Entrevista:O Estado inteligente

domingo, fevereiro 13, 2005

VEJA on-line Diogo Mainardi Carnaval é só Carnaval



"Ficam tentando interpretar o verdadeiro
significado do Carnaval. Um dia alguém
precisa acabar com essa empulhação toda.
Alguém precisa contar para a velharia que
suas idéias foram enterradas 100 anos atrás"

A gente gosta de uma velharia. Arnaldo Jabor tem idéias velhas. Roberto DaMatta tem idéias velhas. Affonso Romano Sant'Anna tem idéias velhas. Eles todos ficam fazendo elucubrações sobre o Carnaval. Eles todos ficam tentando interpretar o verdadeiro significado do Carnaval. Como se o Carnaval tivesse algum significado. Como se revelasse o que realmente somos. Um dia alguém precisa acabar com essa empulhação toda. Alguém precisa contar para a velharia que suas idéias foram enterradas 100 anos atrás.

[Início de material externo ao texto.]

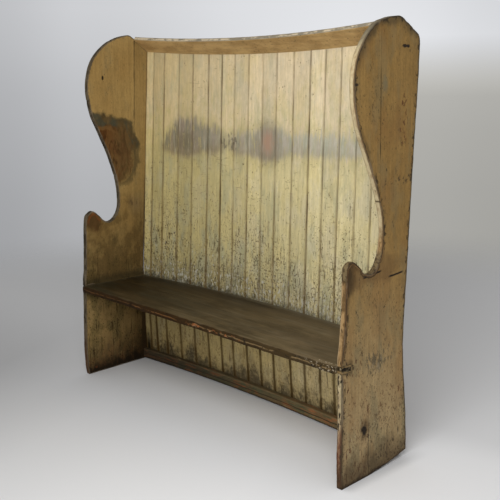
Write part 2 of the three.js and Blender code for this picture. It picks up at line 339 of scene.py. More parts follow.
def endSurface(f, z):
    # what both ends share: uneven ochre with long brush streaks, olive scuffs and dark flecks
    broad = f.noise(3.2, (1, 1, 0.5), 3, 0.5)
    streak = f.noise(110, (1, 1, 0.03), 4, 0.62, 3.0)
    mottle = f.noise(38, (1, 1, 0.6), 4, 0.65, 6.0)
    cloudy = f.noise(14, (1, 1, 0.6), 4, 0.62, 9.0)
    f.colour = f.blend(f.soft(broad, 0.35, 0.66), "ochre", "ochreDark")
    f.lay(f.soft(cloudy, 0.52, 0.74) * 0.4, "olive")
    patches = f.noise(7, (1, 1, 0.5), 4, 0.6, 15.0)
    fine = f.noise(140, (1, 1, 0.6), 3, 0.7, 17.0)
    f.vary(0.10 + streak * 0.45 + mottle * 0.45 + patches * 0.45 + fine * 0.45)
    low = f.fade(z, 0.0, 0.85)
    amount = 0.15 + low * 0.45 + (cloudy - 0.5) * 1.6
    specks = f.flecks(150, (1, 1, 0.7), amount, 12.0) * 0.75
    dashes = f.flecks(95, (1, 1, 0.10), amount * 0.8, 21.0, 0.05) * (0.25 + low * 0.35)
    marks = f.most(specks, dashes)
    f.lay(marks, "speck")
    height = streak * 0.35 + mottle * 0.15 - marks * 0.5
    return height, streak, mottle, cloudy, broad


leftEndPaint = {
    **endPaint,
    "edgeDark": (0.070, 0.056, 0.038),
    "dirt": (0.136, 0.100, 0.047),
    "moss": (0.118, 0.088, 0.030),
    "murk": (0.044, 0.025, 0.008),
    "scratches": (0.026, 0.014, 0.005),
    "pocks": (0.030, 0.017, 0.006),
    "foot": ((0.040, 0.022, 0.010), (0.060, 0.022, 0.009)),
    "toRear": (0.038, 0.019, 0.005),
    "remains": (0.190, 0.130, 0.052),
    "crumbs": (0.014, 0.008, 0.003),
    "ground": (0.010, 0.006, 0.003),
    "stains": (0.120, 0.040, 0.014),
    "ring": ((0.070, 0.046, 0.020), (0.036, 0.039, 0.028)),
    "lowRing": (0.078, 0.052, 0.019),
    "wood": ((0.034, 0.012, 0.003), (0.135, 0.066, 0.021)),
    "ruddy": (0.110, 0.033, 0.011),
    "faded": (0.120, 0.080, 0.026),
    "upperWood": (0.112, 0.043, 0.010),
    "rearWood": (0.118, 0.076, 0.029),
    "verge": (0.066, 0.050, 0.023),
    "brink": (0.165, 0.088, 0.030),
    "smudge": (0.165, 0.112, 0.062),
    "stabs": (0.060, 0.038, 0.018),
    "arm": (0.056, 0.024, 0.008),
    "hump": (0.170, 0.055, 0.016),
    "pit": (0.02, 0.014, 0.008),
    "seatLine": (0.034, 0.026, 0.012),
    "wallShade": (0.030, 0.018, 0.008),
    "rim": ((0.030, 0.022, 0.012), (0.100, 0.078, 0.048)),
    "redRim": (0.085, 0.034, 0.014),
    "seam": (0.020, 0.014, 0.008),
}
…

O Carnaval é só o Carnaval. Não revela a alma do brasileiro, o espírito do brasileiro, o caráter do brasileiro. Alma não existe. Espírito não existe. Caráter nacional não existe. Está na hora de parar com essas baboseiras. A velharia deve entender que não somos abstrações. Até quando teremos de ouvir, por exemplo, que o Carnaval representa o triunfo de nossa utopia sexual? Sexo é igual em todo lugar. O que se faz aqui em matéria de sexo não é diferente do que se faz no resto do mundo. Exceto pela prostituição. Exceto pela cafetinagem. Arnaldo Jabor continua a repetir aquela velha balela sobre o estupro colonial de que o sexo, no Brasil, é sem culpa e santificado, enquanto nos Estados Unidos é puritano e doentio, tanto que descambou, segundo ele, na aids. A aids, que eu saiba, não surgiu nos Estados Unidos, e sim na África, porque o pessoal de lá comia macacos. Não tenho nada contra quem come macacos, mas é melhor evitar confusões.

A antropologia arruinou o Brasil. Até hoje os brasileiros são vistos como índios. A velharia descreve o Carnaval exatamente como Lévi-Strauss descreveria um rito de puberdade nambiquara. Com o futebol acontece a mesma coisa. Todos os cacoetes antropológicos são aplicados em sua análise. O problema é que em nenhuma hipótese o futebol deve ser analisado. Ele não significa nada. É um esporte. Só um esporte. Merece, no máximo, uma mesa-redonda na televisão, no domingo à noite, para discutir o impedimento do lateral direito do União São João. Claro que não há nenhum problema em gostar de futebol. Eu gosto muito. Não perco um jogo. Chego a acordar mais cedo para assistir a uma pelada da seleção brasileira contra o time de Hong Kong. Admito que alguém brigue por causa de uma partida. Admito até mesmo que uma partida possa desencadear uma guerra civil, como ocorreu na Iugoslávia. É um motivo tão válido como qualquer outro. Dá para matar por causa do futebol. O que não dá para fazer é usá-lo como metáfora da nacionalidade.

Eu passaria o dia todo vendo o Robinho bater bola. Só não aceito que ele seja transformado num símbolo da mistura racial brasileira, da capacidade de improvisação brasileira, da ousadia brasileira. Robinho não é símbolo de nada. Não é emblema de nada. Até porque sempre demonstramos ser o contrário disso tudo: somos preconceituosos, conformistas e reverentes. A velharia tem o vício fascistóide de folclorizar o país. Eu não quero ser folclorizado. O passo seguinte à folclorização é o óleo de rícino.